Le père Lagrange répondra à la critique scientifique par la critique scientifique. Fin connaisseur de l’exégèse allemande libérale et des philosophies rationalistes, il établira un dialogue précis et respectueux avec ceux qui rejettent la foi catholique et sa Tradition, c’est-à-dire sa transmission de la Parole de Dieu commentée par les docteurs de l’Église qui l’ont actualisée au cours de l’histoire. Ce faisant, il apprend à « prendre les taureaux par les cornes ». Soucieux du salut des âmes, le père Lagrange étudie, dialogue, répond, corrige et montre la voie. Disciple de saint Thomas d’Aquin, il ne s’acharne point sur les personnes qui prônent des interprétations de la Bible opposées à la sienne, mais il relève les failles dans les démonstrations qui se veulent scientifiques.

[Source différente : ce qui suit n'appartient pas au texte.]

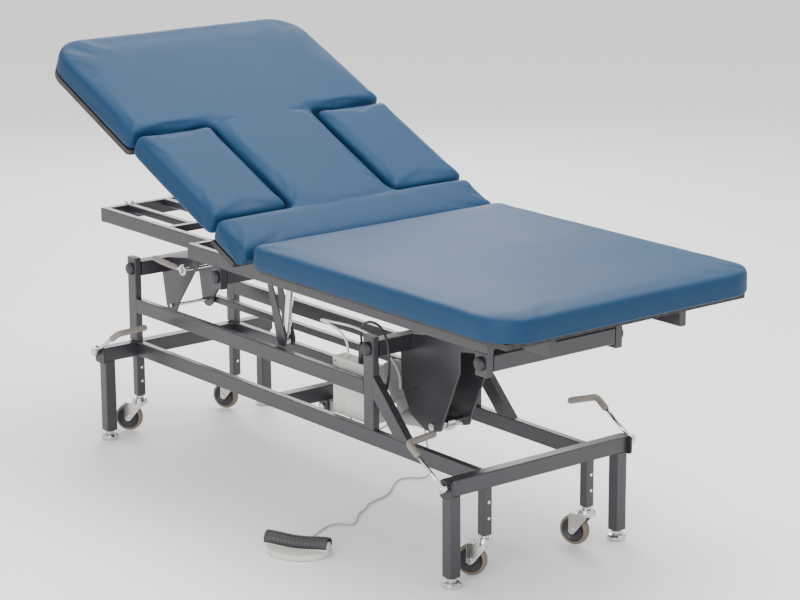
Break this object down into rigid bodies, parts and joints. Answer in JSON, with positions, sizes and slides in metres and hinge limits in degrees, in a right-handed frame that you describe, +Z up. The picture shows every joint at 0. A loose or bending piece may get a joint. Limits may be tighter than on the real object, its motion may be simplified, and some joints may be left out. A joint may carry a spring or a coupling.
{
  "type": "exam_table",
  "caption": "Padded exam table with a tilting back section and drop-down arm pads, raised by a motor-driven parallel lift on a tube frame with casters.",
  "frame": {"origin": "floor level, under the middle of the table's bounding box with the foot switch in place", "axes": "+X towards the foot end, +Y towards the far side (away from the foot switch), +Z up"},
  "size_m": [2.032, 0.8779, 1.129],
  "materials": {
    "powder_coat": "charcoal semi-gloss powder coat",
    "plated_steel": "bright zinc and chrome plate",
    "motor_housing": "satin grey paint",
    "black_moulding": "fine-textured black moulding",
    "nylon": "natural nylon",
    "grey_moulding": "light grey moulded plastic",
    "cable_jacket": "light grey cable jacket",
    "grip_rubber": "warm grey soft grip",
    "tread": "grey-brown soft tread",
    "vinyl": "blue coated-fabric upholstery",
    "plywood": "black-stained birch ply"
  },
  "bodies": {
    "base": {"lower_rails": "powder_coat", "upper_base_rails": "powder_coat", "head_beam": "powder_coat", "foot_beam": "powder_coat", "mid_beam": "powder_coat", "base_posts": "powder_coat", "base_braces": "powder_coat", "outer_legs": "powder_coat", "caster_legs": "powder_coat", "levelling_feet": "plated_steel", "lower_pivot_knobs": "black_moulding", "lower_pivot_bushes": "nylon", "lever_end_plates": "black_moulding", "control_box": "grey_moulding", "control_box_lid": "grey_moulding", "frame_screws": "plated_steel", "actuator_cables": "cable_jacket", "foot_switch_base": "grey_moulding", "switch_lead": "cable_jacket"},
    "head_crank": {"head_crank": "powder_coat"},
    "foot_crank": {"foot_crank": "powder_coat", "actuator_bolt": "plated_steel"},
    "tie_bar": {"tie_bar": "powder_coat", "tie_bar_pins": "plated_steel"},
    "upper_frame": {"upper_rails": "powder_coat", "upper_crossbars": "powder_coat", "head_extension": "powder_coat", "upper_pivot_knobs": "black_moulding", "upper_pivot_bushes": "nylon", "foot_supports": "powder_coat", "foot_board": "plywood", "foot_pad": "vinyl"},
    "actuator_body": {"actuator_body": "motor_housing", "actuator_motor": "motor_housing"},
    "actuator_rod": {"actuator_rod": "plated_steel"},
    "release_lever": {"release_lever": "plated_steel"},
    "back_section": {"back_frame": "powder_coat", "back_board": "plywood", "back_pad": "vinyl"},
    "drop_pad_near": {"drop_pad_near": "vinyl"},
    "drop_pad_far": {"drop_pad_far": "vinyl"},
    "gas_spring_body": {"gas_spring_body": "plated_steel"},
    "gas_spring_rod": {"gas_spring_rod": "plated_steel"},
    "foot_switch_pedal": {"foot_switch_pedal": "black_moulding"},
    "caster_lever_head_near": {"caster_lever_head_near": "grip_rubber"},
    "caster_post_head_near": {"caster_post_head_near": "plated_steel"},
    "caster_fork_head_near": {"caster_fork_head_near": "plated_steel"},
    "caster_wheel_head_near": {"caster_wheel_head_near": "tread"},
    "caster_lever_head_far": {"caster_lever_head_far": "grip_rubber"},
    "caster_post_head_far": {"caster_post_head_far": "plated_steel"},
    "caster_fork_head_far": {"caster_fork_head_far": "plated_steel"},
    "caster_wheel_head_far": {"caster_wheel_head_far": "tread"},
    "caster_lever_foot_near": {"caster_lever_foot_near": "grip_rubber"},
    "caster_post_foot_near": {"caster_post_foot_near": "plated_steel"},
    "caster_fork_foot_near": {"caster_fork_foot_near": "plated_steel"},
    "caster_wheel_foot_near": {"caster_wheel_foot_near": "tread"},
    "caster_lever_foot_far": {"caster_lever_foot_far": "grip_rubber"},
    "caster_post_foot_far": {"caster_post_foot_far": "plated_steel"},
    "caster_fork_foot_far": {"caster_fork_foot_far": "plated_steel"},
    "caster_wheel_foot_far": {"caster_wheel_foot_far": "tread"}
  },
  "joints": [
    {"name": "lift", "type": "hinge", "parent": "base", "child": "head_crank", "pos_m": [-0.829, 0.033, 0.47], "axis": [0, -1, 0], "range_deg": [-8.7, 31.3]},
    {"name": "foot_crank_turn", "type": "hinge", "parent": "base", "child": "foot_crank", "pos_m": [0.237, 0.033, 0.47], "axis": [0, -1, 0], "range_deg": [-8.7, 31.3]},
    {"name": "frame_level", "type": "hinge", "parent": "head_crank", "child": "upper_frame", "pos_m": [-0.358, 0.033, 0.542], "axis": [0, -1, 0], "range_deg": [-31.3, 8.7]},
    {"name": "tie_bar_level", "type": "hinge", "parent": "head_crank", "child": "tie_bar", "pos_m": [-0.798, 0.033, 0.354], "axis": [0, -1, 0], "range_deg": [-31.3, 8.7]},
    {"name": "actuator_swing", "type": "hinge", "parent": "base", "child": "actuator_body", "pos_m": [-0.144, 0.033, 0.206], "axis": [0, -1, 0], "range_deg": [-1.74, 6.26]},
    {"name": "actuator_extend", "type": "slide", "parent": "actuator_body", "child": "actuator_rod", "axis": [0.9914, 0, 0.1309], "range_m": [-0.032, 0.11]},
    {"name": "back_tilt", "type": "hinge", "parent": "upper_frame", "child": "back_section", "pos_m": [0.015, 0.033, 0.702], "axis": [0, 1, 0], "range_deg": [-24.1, 25.9]},
    {"name": "drop_near", "type": "hinge", "parent": "back_section", "child": "drop_pad_near", "pos_m": [-0.2842, -0.131, 0.79476], "axis": [0.9128, 0, -0.4083], "range_deg": [0, 40]},
    {"name": "drop_far", "type": "hinge", "parent": "back_section", "child": "drop_pad_far", "pos_m": [-0.2842, 0.197, 0.79476], "axis": [-0.9128, 0, 0.4083], "range_deg": [0, 40]},
    {"name": "gas_spring_swing", "type": "hinge", "parent": "upper_frame", "child": "gas_spring_body", "pos_m": [-0.179, -0.085, 0.395], "axis": [0, 1, 0], "range_deg": [-1.5, 1.5]},
    {"name": "gas_spring_extend", "type": "slide", "parent": "gas_spring_body", "child": "gas_spring_rod", "axis": [0.1323, 0, 0.9912], "range_m": [-0.068, 0.073]},
    {"name": "release", "type": "hinge", "parent": "upper_frame", "child": "release_lever", "pos_m": [-0.495, -0.192, 0.537], "axis": [0, 1, 0], "range_deg": [0, 12]},
    {"name": "foot_switch_rock", "type": "hinge", "parent": "base", "child": "foot_switch_pedal", "pos_m": [0.253, -0.37214, 0.034], "axis": [-0.5, 0.866, 0], "range_deg": [-4, 4]},
    {"name": "lever_head_near", "type": "hinge", "parent": "base", "child": "caster_lever_head_near", "pos_m": [-0.835, -0.246, 0.252], "axis": [0, 1, 0], "range_deg": [0, 70]},
    {"name": "lower_head_near", "type": "slide", "parent": "base", "child": "caster_post_head_near", "axis": [0, 0, -1], "range_m": [0, 0.0122]},
    {"name": "swivel_head_near", "type": "hinge", "parent": "caster_post_head_near", "child": "caster_fork_head_near", "pos_m": [-0.825, -0.1285, 0.092], "axis": [0, 0, 1], "continuous": true},
    {"name": "spin_head_near", "type": "hinge", "parent": "caster_fork_head_near", "child": "caster_wheel_head_near", "pos_m": [-0.84915, -0.14949, 0.042], "axis": [0.6561, -0.7547, 0], "continuous": true},
    {"name": "lever_head_far", "type": "hinge", "parent": "base", "child": "caster_lever_head_far", "pos_m": [-0.835, 0.312, 0.252], "axis": [0, 1, 0], "range_deg": [0, 70]},
    {"name": "lower_head_far", "type": "slide", "parent": "base", "child": "caster_post_head_far", "axis": [0, 0, -1], "range_m": [0, 0.0122]},
    {"name": "swivel_head_far", "type": "hinge", "parent": "caster_post_head_far", "child": "caster_fork_head_far", "pos_m": [-0.825, 0.1945, 0.092], "axis": [0, 0, 1], "continuous": true},
    {"name": "spin_head_far", "type": "hinge", "parent": "caster_fork_head_far", "child": "caster_wheel_head_far", "pos_m": [-0.854, 0.18098, 0.042], "axis": [0.4226, -0.9063, 0], "continuous": true},
    {"name": "lever_foot_near", "type": "hinge", "parent": "base", "child": "caster_lever_foot_near", "pos_m": [0.675, -0.246, 0.252], "axis": [0, -1, 0], "range_deg": [0, 70]},
    {"name": "lower_foot_near", "type": "slide", "parent": "base", "child": "caster_post_foot_near", "axis": [0, 0, -1], "range_m": [0, 0.0122]},
    {"name": "swivel_foot_near", "type": "hinge", "parent": "caster_post_foot_near", "child": "caster_fork_foot_near", "pos_m": [0.665, -0.1285, 0.092], "axis": [0, 0, 1], "continuous": true},
    {"name": "spin_foot_near", "type": "hinge", "parent": "caster_fork_foot_near", "child": "caster_wheel_foot_near", "pos_m": [0.63816, -0.14593, 0.042], "axis": [0.5446, -0.8387, 0], "continuous": true},
    {"name": "lever_foot_far", "type": "hinge", "parent": "base", "child": "caster_lever_foot_far", "pos_m": [0.675, 0.312, 0.252], "axis": [0, -1, 0], "range_deg": [0, 70]},
    {"name": "lower_foot_far", "type": "slide", "parent": "base", "child": "caster_post_foot_far", "axis": [0, 0, -1], "range_m": [0, 0.0122]},
    {"name": "swivel_foot_far", "type": "hinge", "parent": "caster_post_foot_far", "child": "caster_fork_foot_far", "pos_m": [0.665, 0.1945, 0.092], "axis": [0, 0, 1], "continuous": true},
    {"name": "spin_foot_far", "type": "hinge", "parent": "caster_fork_foot_far", "child": "caster_wheel_foot_far", "pos_m": [0.63457, 0.18461, 0.042], "axis": [0.309, -0.9511, 0], "continuous": true}
  ],
  "couplings": [
    {"joint": "foot_crank_turn", "follows": "lift", "ratio": 1},
    {"joint": "frame_level", "follows": "lift", "ratio": -1},
    {"joint": "tie_bar_level", "follows": "lift", "ratio": -1},
    {"joint": "actuator_swing", "follows": "lift", "ratio": 0.19377},
    {"joint": "actuator_extend", "follows": "lift", "m_per_rad": 0.19593},
    {"joint": "gas_spring_swing", "follows": "back_tilt", "ratio": -0.045},
    {"joint": "gas_spring_extend", "follows": "back_tilt", "m_per_rad": 0.15427},
    {"joint": "lower_head_near", "follows": "lever_head_near", "m_per_rad": 0.0098},
    {"joint": "lower_head_far", "follows": "lever_head_far", "m_per_rad": 0.0098},
    {"joint": "lower_foot_near", "follows": "lever_foot_near", "m_per_rad": 0.0098},
    {"joint": "lower_foot_far", "follows": "lever_foot_far", "m_per_rad": 0.0098}
  ]
}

Lors de la fondation de l’École biblique de Jérusalem le 15 novembre 1890, le père Lagrange crée aussi une école de théologie thomiste pour relier l’exégèse et la théologie. À Salamanque, pendant les quatre ans de sa formation théologique, le père Lagrange approfondit sa connaissance de la Somme théologique du Docteur Angélique. Par la suite, il continuera de citer saint Thomas d’Aquin dans ses commentaires de la Bible surtout à propos de la prophétie. Il arrive que des exégètes soient forts d’érudition linguistique mais faibles en théologie. Ce n’était pas le cas du père Lagrange qui trouva toujours un soutien sûr dans la pensée du « bœuf muet de Sicile », surnom qui lui était donné à cause de son amour du silence.